Levántate, yérguete y despierta, tú que yaces postrado en el sopor de la miserable lujuria. Resucita tú que caíste ante la espada letal de tu enemigo. Oye al apóstol Pablo; escucha cómo te advierte en voz alta, contundente, fuerte y clara: “Despierta tú que duermes, levántate de entre los muertos y Cristo te iluminará (Ef 5, 14)”.
Si sabes que Cristo devolvió la vida a los muertos, ¿por qué desconfías de que pueda resucitarte? Escucha de sus propios labios: “El que cree en mí, aunque haya muerto, vivirá” (Jn 11, 25). Si la vida vivificante trata de reerguirte, ¿por qué te obstinas en yacer en la muerte?
Cuidado, no te precipites en el abismo de la desesperación. Eleva confiadamente tu alma hacia la divina misericordia, no te endurezcas en la impenitencia ante la magnitud de tus pecados. Desesperar no es propio de los pecadores, sino de los impíos; no es la gravedad de los pecados la que conduce al alma a la desesperación, sino la falta de fe. Si poderoso ha sido el demonio como para hundirte en el lodazal de los vicios, ¿no tendrá Cristo más poder para sacarte de ahí? ¿Acaso no dará Dios a quien ha caído fuerzas para que se levante?

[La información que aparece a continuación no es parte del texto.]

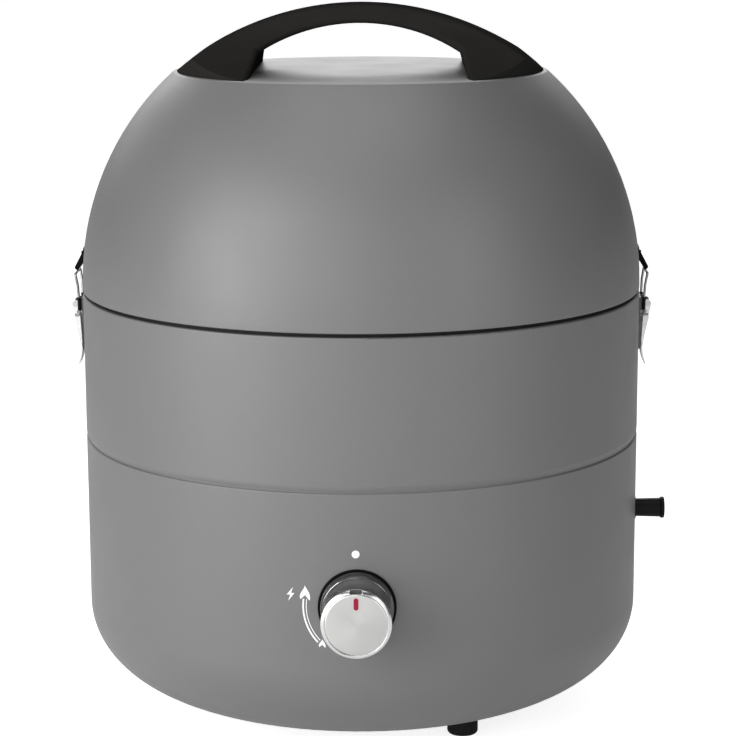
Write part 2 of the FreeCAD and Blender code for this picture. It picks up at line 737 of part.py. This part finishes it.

El asno de tu carne cayó en la tristeza bajo el peso de su carga; para levantarse tiene el estímulo de la penitencia; y la mano del espíritu que virilmente lo reerguirá. […] Quebrante el ayuno la soberbia de la carne; que tu mente cebada antes por los pecados se alimente ahora con los manjares de la asidua oración; que el imperio del espíritu someta a la carne con el freno de la disciplina y te apresure a desear ardientemente todos los días la Jerusalén celestial.